Take the material below and write it all out again exactly.

* RECORDS SHOWN *
[start]
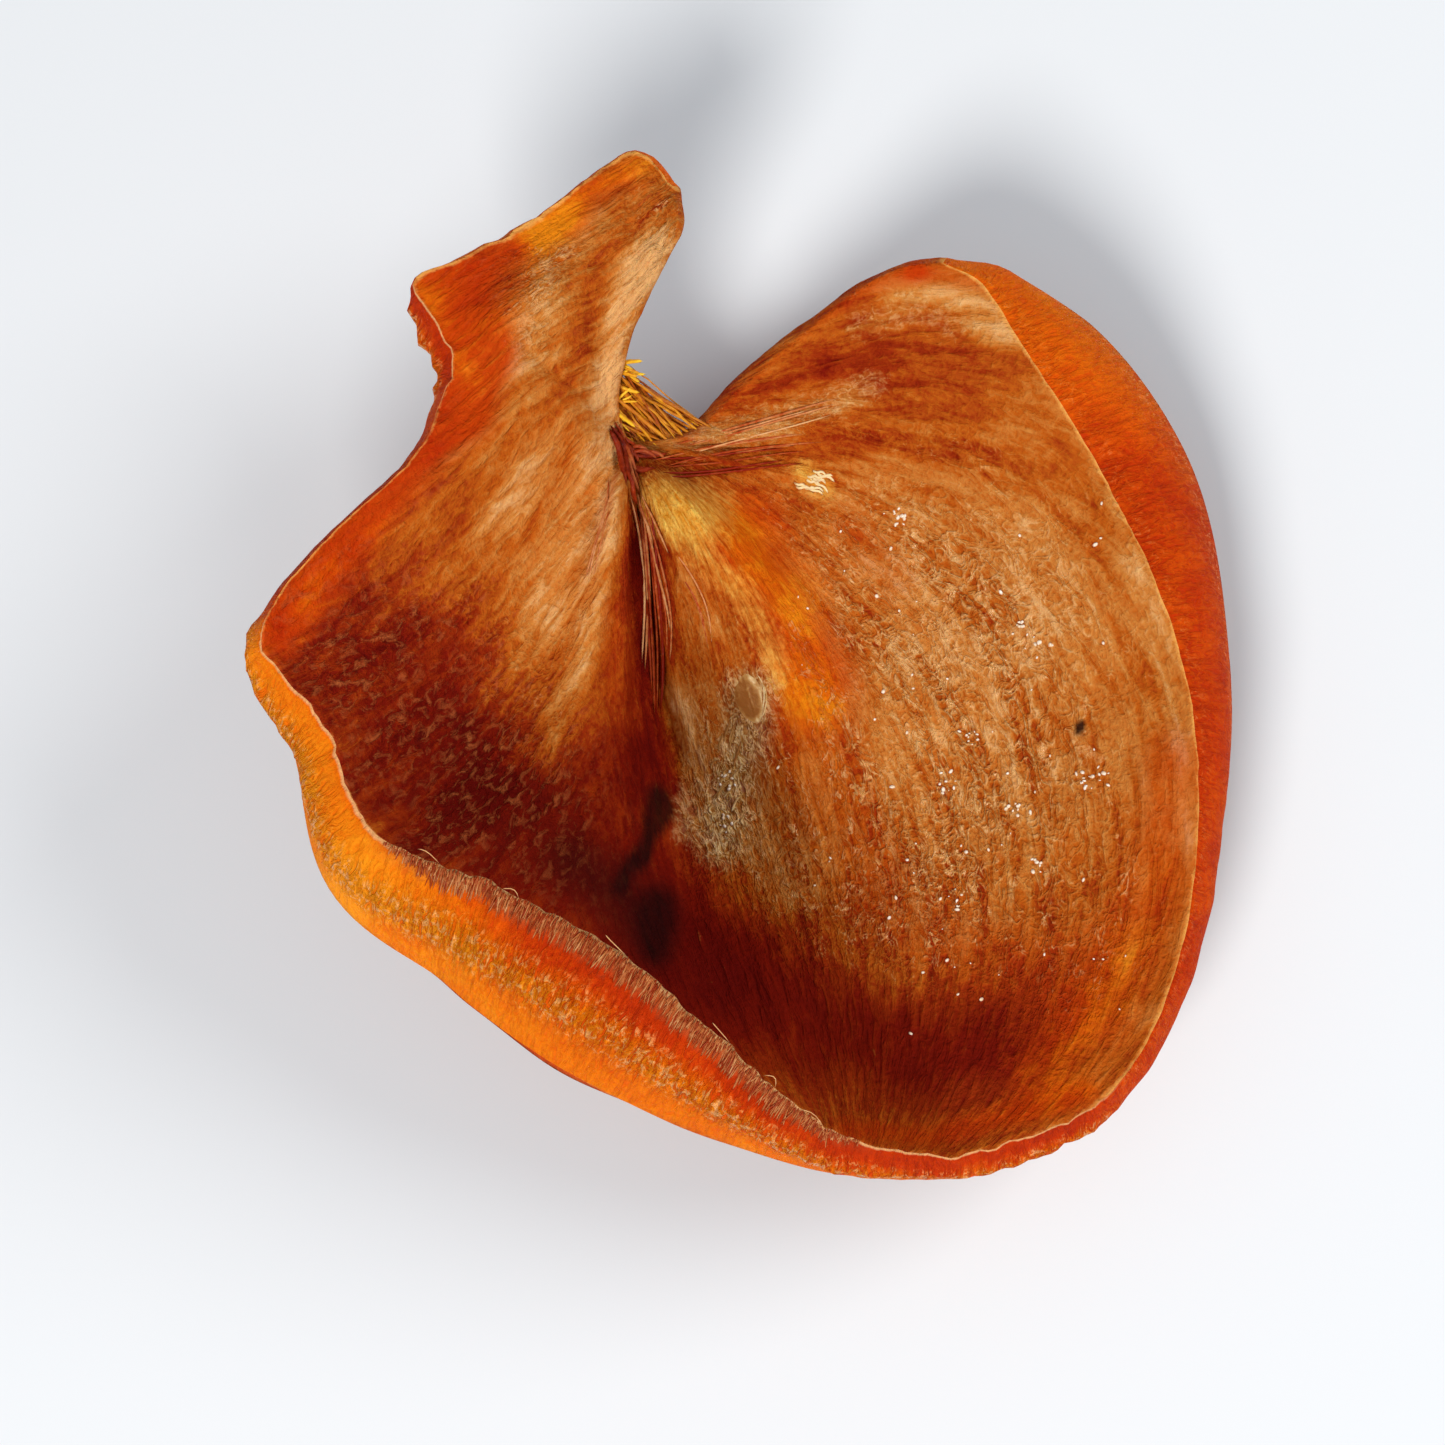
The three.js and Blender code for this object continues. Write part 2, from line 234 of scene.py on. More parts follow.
# The same grid with more columns and rows.
def stretched(grid, rays, steps):
    i = np.linspace(0, grid.shape[0] - 1, rays + 1)
    j = np.linspace(0, grid.shape[1] - 1, steps + 1)
    i0, j0 = np.minimum(i.astype(int), grid.shape[0] - 2), np.minimum(j.astype(int), grid.shape[1] - 2)
    fi, fj = (i - i0)[:, None, None], (j - j0)[None, :, None]
    near = grid[i0][:, j0] * (1 - fj) + grid[i0][:, j0 + 1] * fj
    far = grid[i0 + 1][:, j0] * (1 - fj) + grid[i0 + 1][:, j0 + 1] * fj
    return near * (1 - fi) + far * fi


# Upper face, lower face and skin strip, each as a grid of places.
def sliceSheets(rays, steps, stripRows):
    across, along = np.linspace(0, 1, rays + 1), np.linspace(0, 1, steps + 1)
    plain = plainFace(across, along)
    normals = stretched(eveNormals(), rays, steps)
    x, y = plain[..., 0], plain[..., 1]
    fade = 1 - smooth(0.55, 1, along)
    upper, lifted = plain.copy(), plain.copy()
    upper[..., 2] += folds(foldRows, x, y) * fade + waviness(x, y) * along
    lifted[..., 2] += folds(foldRows, x, y, underside=True) * fade + waviness(x, y) * along

    web = form["notchThickness"] + (form["webThickness"] - form["notchThickness"]) * smooth(0, 0.25, along)
    fromCore = np.hypot(x - form["coreMiddle"][0], y - form["coreMiddle"][1]) / form["coreRadius"]
    thickness = web + form["coreThickening"] * bell(fromCore)
    rim, out = rimAt(across)[:, None], outward(across)[:, None]
    inside = ((rim[..., :2] - lifted[..., :2]) * out).sum(-1)
    nearRim = 1 - smooth(0, form["rimBlend"], np.hypot(inside, rim[..., 2] - lifted[..., 2]))
    nearRim[:, -1] = 1
    foot = np.concatenate([out * rim[..., 3:4], -rim[..., 4:5]], -1)
    below = -normals * thickness[..., None]
    lower = lifted + below + (foot - below) * nearRim[..., None]

    loop = [(0, 0)] + [(rays, j) for j in range(1, steps + 1)]
    loop += [(i, steps) for i in range(rays - 1, -1, -1)] + [(0, j) for j in range(steps - 1, 0, -1)]
    i, j = np.array(loop).T
    top, bottom = upper[i, j], lower[i, j]
    width = bottom - top
    bulge = unit(np.cross(np.roll(top, -1, 0) - np.roll(top, 1, 0), width))
    bulge[0] = 0
    share = np.linspace(0, 1, stripRows + 1)[None, :, None]
    bow = form["skinBulge"] * np.linalg.norm(width, axis=1)[:, None, None] * arch(share)
    strip = top[:, None] + width[:, None] * share + bulge[:, None] * bow
    return {"upper": upper, "lower": lower, "strip": strip, "bulge": bulge, "across": across, "along": along,
            "loop": (i, j)}


roll = np.array(Euler([math.radians(a) for a in form["tilt"]], "ZYX").to_matrix())
cut = sliceSheets(*form["cutGrid"])
rolled = np.concatenate([cut[s].reshape(-1, 3) @ roll.T for s in ("upper", "lower", "strip")])
restOrigin = (rolled.min(0) + rolled.max(0)) / 2
restOrigin[2] = rolled[:, 2].min() + form["pressed"]


# From the drawn frame to metres in the row frame, belly pressed flat on the floor.
def atRest(places):
    laid = places @ roll.T - restOrigin
    laid[..., 2] = np.maximum(laid[..., 2], 0)
    return np.clip(laid * mm, np.array(cadBox[0]), np.array(cadBox[1]))


print("slice laid out, box", ((rolled.min(0) - restOrigin) * mm).round(5),
      ((rolled.max(0) - restOrigin) * mm).round(5))

# How the slice is looked at, from the front and above, in the frame it was drawn in.
looking = {"target": (0, 0, 8), "back": (0, -0.309, 0.951), "up": (0, 0.951, 0.309), "distance": 225}


# Where places are seen, in millimetres to the right of the target and up from it.
def seen(places):
    reach = places - np.array(looking["target"])
    scale = looking["distance"] / (looking["distance"] - reach @ np.array(looking["back"]))
    return reach[..., 0] * scale, (reach @ np.array(looking["up"])) * scale


# 1 on a line through the points, falling away over the width.
def stroke(u, w, points, width):
    nearest = np.full(u.shape, 1e9)
    for (u0, w0), (u1, w1) in zip(points, points[1:]):
        length = max((u1 - u0) ** 2 + (w1 - w0) ** 2, 1e-9)
        t = np.clip(((u - u0) * (u1 - u0) + (w - w0) * (w1 - w0)) / length, 0, 1)
        nearest = np.minimum(nearest, np.hypot(u - u0 - t * (u1 - u0), w - w0 - t * (w1 - w0)))
    return bell(nearest / width)


def noiseAt(points):
    flat = points.reshape(-1, 3)
    return np.array([noise.noise(Vector(p)) for p in flat]).reshape(points.shape[:-1])


# Grain that follows the fibres: in the dish they run like meridians from the calyx to a point beyond
# the far rim, and on the left page they fan out from a point beyond the notch.
grain = {"far": (6.5, -28), "fan": (14, 40), "spread": 11.4, "fanSpread": 40}


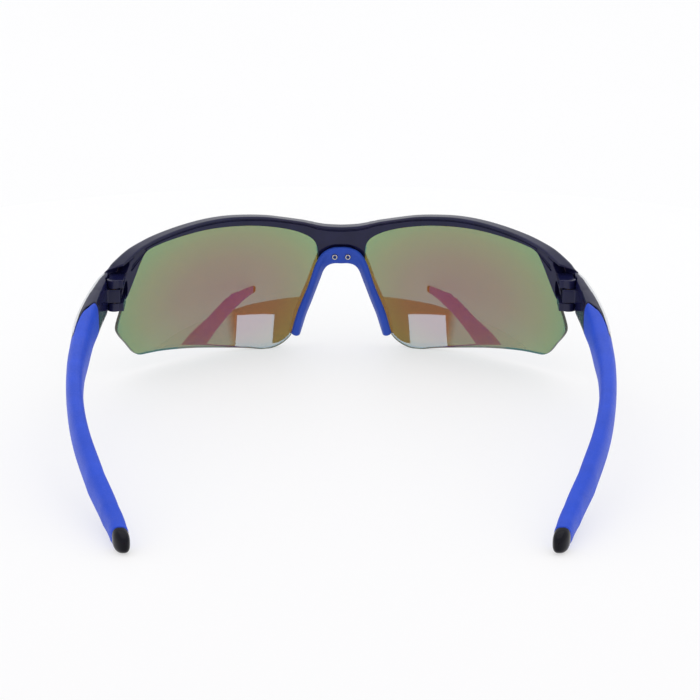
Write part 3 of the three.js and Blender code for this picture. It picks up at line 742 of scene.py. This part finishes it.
def pad_ring(place, shrink=1.0):
    centre, across, normal = pad_frame(place)
    thickness = SADDLE_THICKNESS
    thickness += WING_EXTRA * eased((place - WING_START) / (WING_FULL - WING_START))
    angle = np.arange(PAD_AROUND) * 2 * math.pi / PAD_AROUND
    middle = centre + normal * thickness / 2
    wide = shrink * rounded(np.cos(angle), PAD_SQUARENESS)[:, None] * across[None] / 2
    thick = shrink * rounded(np.sin(angle), PAD_SQUARENESS)[:, None] * normal[None] * thickness / 2
    return middle[None] + wide + thick


NOSE_SCREW_X, NOSE_SCREW_Z, NOSE_SCREW_DEPTH = 1.8, 26.2, -4.3
# Turned profiles, as radius and distance behind the face of the screw's head.
NOSE_SCREW_SEAT = [(1.05, -2), (1.05, -0.25), (0.87, 0.05), (0.87, 0.62)]
NOSE_SCREW_HEAD = [
    (0.02, 0.9), (0.38, 0.9), (0.42, 0.1), (0.47, 0), (0.62, 0), (0.71, 0.05),
    (0.75, 0.14), (0.75, 0.5), (0.5, 0.55),
]
HINGE_SCREW_HEAD = [(0.02, 0), (0.95, 0), (1.12, 0.07), (1.2, 0.2), (1.2, 0.8), (0.7, 0.8)]


def placed(profile, start):
    return [(radius, start + along) for radius, along in profile]


def make_pad():
    last = len(PAD_STATIONS) - 1
    half = [pad_ring(place) for place in np.linspace(0, last, 64)]
    step = half[-1].mean(0) - half[-2].mean(0)
    step /= np.linalg.norm(step)
    for turn in np.linspace(0, math.pi / 2, 7)[1:]:
        ring = pad_ring(last, max(math.cos(turn), 0.03))
        half.append(ring + step * PAD_END * math.sin(turn))
    pad = new_piece("nose_piece", tip_to_tip(half))
    face = wrapped(NOSE_SCREW_X, NOSE_SCREW_Z, NOSE_SCREW_DEPTH)[1]
    seat = lathe(placed(NOSE_SCREW_SEAT, face), (NOSE_SCREW_X, NOSE_SCREW_Z), "y")
    combine(pad, [new_piece("seat", seat, sign) for sign in (1, -1)])
    shade(pad, sharp=40)
    return pad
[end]
* SOLVED EXERCISE *
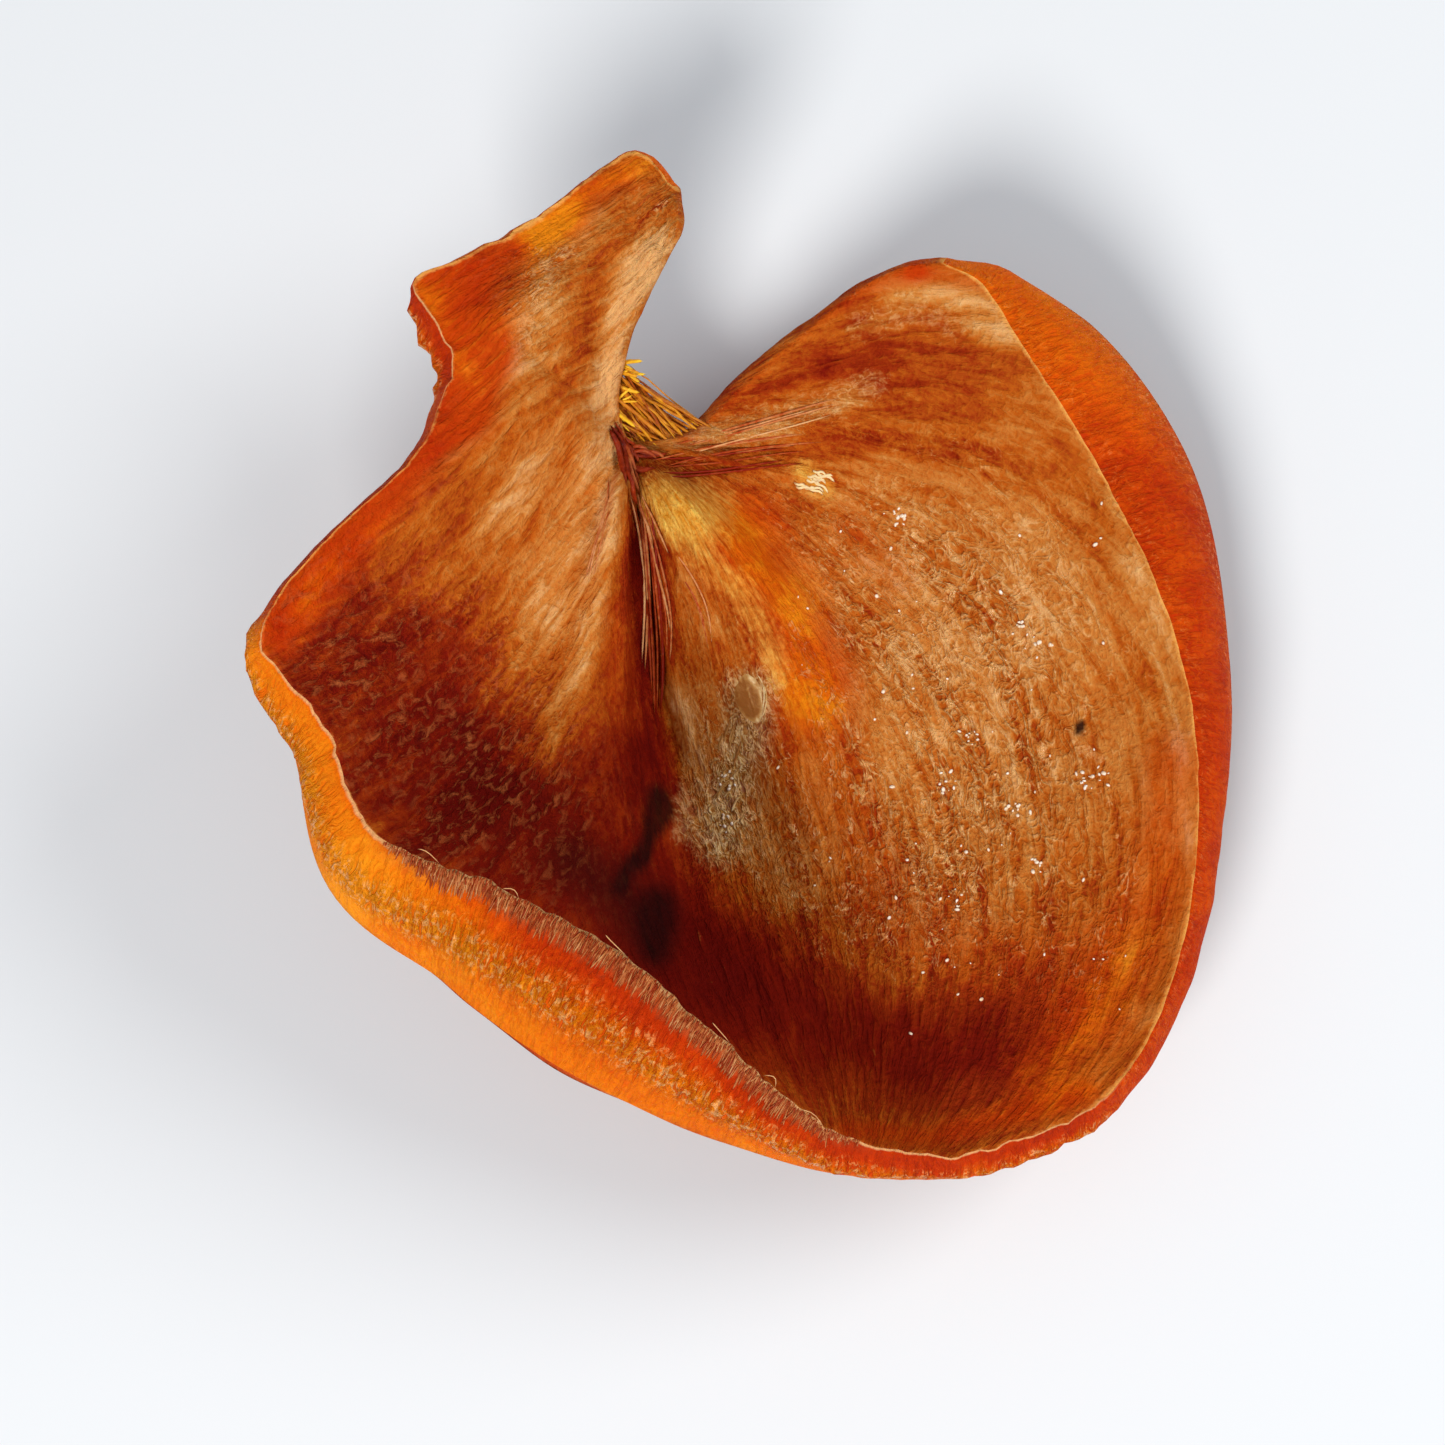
The three.js and Blender code for this object continues. Write part 2, from line 234 of scene.py on. More parts follow.
# The same grid with more columns and rows.
def stretched(grid, rays, steps):
    i = np.linspace(0, grid.shape[0] - 1, rays + 1)
    j = np.linspace(0, grid.shape[1] - 1, steps + 1)
    i0, j0 = np.minimum(i.astype(int), grid.shape[0] - 2), np.minimum(j.astype(int), grid.shape[1] - 2)
    fi, fj = (i - i0)[:, None, None], (j - j0)[None, :, None]
    near = grid[i0][:, j0] * (1 - fj) + grid[i0][:, j0 + 1] * fj
    far = grid[i0 + 1][:, j0] * (1 - fj) + grid[i0 + 1][:, j0 + 1] * fj
    return near * (1 - fi) + far * fi


# Upper face, lower face and skin strip, each as a grid of places.
def sliceSheets(rays, steps, stripRows):
    across, along = np.linspace(0, 1, rays + 1), np.linspace(0, 1, steps + 1)
    plain = plainFace(across, along)
    normals = stretched(eveNormals(), rays, steps)
    x, y = plain[..., 0], plain[..., 1]
    fade = 1 - smooth(0.55, 1, along)
    upper, lifted = plain.copy(), plain.copy()
    upper[..., 2] += folds(foldRows, x, y) * fade + waviness(x, y) * along
    lifted[..., 2] += folds(foldRows, x, y, underside=True) * fade + waviness(x, y) * along

    web = form["notchThickness"] + (form["webThickness"] - form["notchThickness"]) * smooth(0, 0.25, along)
    fromCore = np.hypot(x - form["coreMiddle"][0], y - form["coreMiddle"][1]) / form["coreRadius"]
    thickness = web + form["coreThickening"] * bell(fromCore)
    rim, out = rimAt(across)[:, None], outward(across)[:, None]
    inside = ((rim[..., :2] - lifted[..., :2]) * out).sum(-1)
    nearRim = 1 - smooth(0, form["rimBlend"], np.hypot(inside, rim[..., 2] - lifted[..., 2]))
    nearRim[:, -1] = 1
    foot = np.concatenate([out * rim[..., 3:4], -rim[..., 4:5]], -1)
    below = -normals * thickness[..., None]
    lower = lifted + below + (foot - below) * nearRim[..., None]

    loop = [(0, 0)] + [(rays, j) for j in range(1, steps + 1)]
    loop += [(i, steps) for i in range(rays - 1, -1, -1)] + [(0, j) for j in range(steps - 1, 0, -1)]
    i, j = np.array(loop).T
    top, bottom = upper[i, j], lower[i, j]
    width = bottom - top
    bulge = unit(np.cross(np.roll(top, -1, 0) - np.roll(top, 1, 0), width))
    bulge[0] = 0
    share = np.linspace(0, 1, stripRows + 1)[None, :, None]
    bow = form["skinBulge"] * np.linalg.norm(width, axis=1)[:, None, None] * arch(share)
    strip = top[:, None] + width[:, None] * share + bulge[:, None] * bow
    return {"upper": upper, "lower": lower, "strip": strip, "bulge": bulge, "across": across, "along": along,
            "loop": (i, j)}


roll = np.array(Euler([math.radians(a) for a in form["tilt"]], "ZYX").to_matrix())
cut = sliceSheets(*form["cutGrid"])
rolled = np.concatenate([cut[s].reshape(-1, 3) @ roll.T for s in ("upper", "lower", "strip")])
restOrigin = (rolled.min(0) + rolled.max(0)) / 2
restOrigin[2] = rolled[:, 2].min() + form["pressed"]


# From the drawn frame to metres in the row frame, belly pressed flat on the floor.
def atRest(places):
    laid = places @ roll.T - restOrigin
    laid[..., 2] = np.maximum(laid[..., 2], 0)
    return np.clip(laid * mm, np.array(cadBox[0]), np.array(cadBox[1]))


print("slice laid out, box", ((rolled.min(0) - restOrigin) * mm).round(5),
      ((rolled.max(0) - restOrigin) * mm).round(5))

# How the slice is looked at, from the front and above, in the frame it was drawn in.
looking = {"target": (0, 0, 8), "back": (0, -0.309, 0.951), "up": (0, 0.951, 0.309), "distance": 225}


# Where places are seen, in millimetres to the right of the target and up from it.
def seen(places):
    reach = places - np.array(looking["target"])
    scale = looking["distance"] / (looking["distance"] - reach @ np.array(looking["back"]))
    return reach[..., 0] * scale, (reach @ np.array(looking["up"])) * scale


# 1 on a line through the points, falling away over the width.
def stroke(u, w, points, width):
    nearest = np.full(u.shape, 1e9)
    for (u0, w0), (u1, w1) in zip(points, points[1:]):
        length = max((u1 - u0) ** 2 + (w1 - w0) ** 2, 1e-9)
        t = np.clip(((u - u0) * (u1 - u0) + (w - w0) * (w1 - w0)) / length, 0, 1)
        nearest = np.minimum(nearest, np.hypot(u - u0 - t * (u1 - u0), w - w0 - t * (w1 - w0)))
    return bell(nearest / width)


def noiseAt(points):
    flat = points.reshape(-1, 3)
    return np.array([noise.noise(Vector(p)) for p in flat]).reshape(points.shape[:-1])


# Grain that follows the fibres: in the dish they run like meridians from the calyx to a point beyond
# the far rim, and on the left page they fan out from a point beyond the notch.
grain = {"far": (6.5, -28), "fan": (14, 40), "spread": 11.4, "fanSpread": 40}


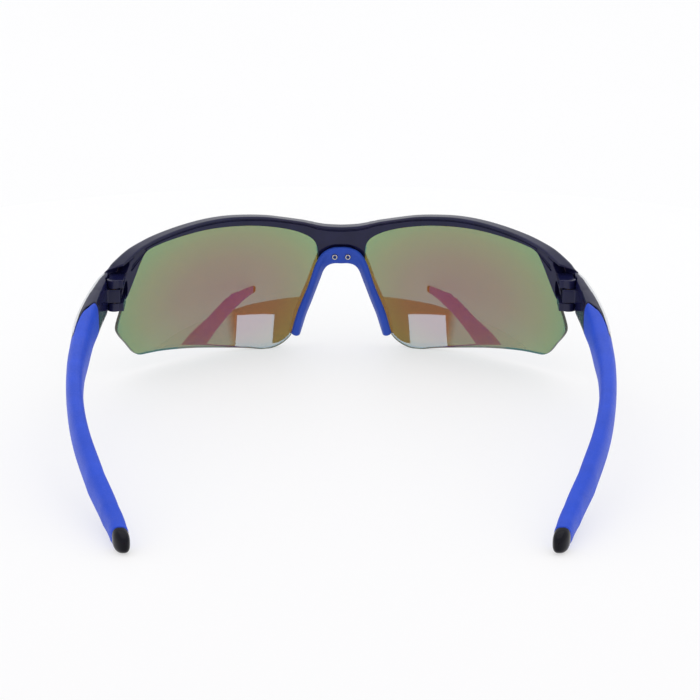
Write part 3 of the three.js and Blender code for this picture. It picks up at line 742 of scene.py. This part finishes it.
def pad_ring(place, shrink=1.0):
    centre, across, normal = pad_frame(place)
    thickness = SADDLE_THICKNESS
    thickness += WING_EXTRA * eased((place - WING_START) / (WING_FULL - WING_START))
    angle = np.arange(PAD_AROUND) * 2 * math.pi / PAD_AROUND
    middle = centre + normal * thickness / 2
    wide = shrink * rounded(np.cos(angle), PAD_SQUARENESS)[:, None] * across[None] / 2
    thick = shrink * rounded(np.sin(angle), PAD_SQUARENESS)[:, None] * normal[None] * thickness / 2
    return middle[None] + wide + thick


NOSE_SCREW_X, NOSE_SCREW_Z, NOSE_SCREW_DEPTH = 1.8, 26.2, -4.3
# Turned profiles, as radius and distance behind the face of the screw's head.
NOSE_SCREW_SEAT = [(1.05, -2), (1.05, -0.25), (0.87, 0.05), (0.87, 0.62)]
NOSE_SCREW_HEAD = [
    (0.02, 0.9), (0.38, 0.9), (0.42, 0.1), (0.47, 0), (0.62, 0), (0.71, 0.05),
    (0.75, 0.14), (0.75, 0.5), (0.5, 0.55),
]
HINGE_SCREW_HEAD = [(0.02, 0), (0.95, 0), (1.12, 0.07), (1.2, 0.2), (1.2, 0.8), (0.7, 0.8)]


def placed(profile, start):
    return [(radius, start + along) for radius, along in profile]


def make_pad():
    last = len(PAD_STATIONS) - 1
    half = [pad_ring(place) for place in np.linspace(0, last, 64)]
    step = half[-1].mean(0) - half[-2].mean(0)
    step /= np.linalg.norm(step)
    for turn in np.linspace(0, math.pi / 2, 7)[1:]:
        ring = pad_ring(last, max(math.cos(turn), 0.03))
        half.append(ring + step * PAD_END * math.sin(turn))
    pad = new_piece("nose_piece", tip_to_tip(half))
    face = wrapped(NOSE_SCREW_X, NOSE_SCREW_Z, NOSE_SCREW_DEPTH)[1]
    seat = lathe(placed(NOSE_SCREW_SEAT, face), (NOSE_SCREW_X, NOSE_SCREW_Z), "y")
    combine(pad, [new_piece("seat", seat, sign) for sign in (1, -1)])
    shade(pad, sharp=40)
    return pad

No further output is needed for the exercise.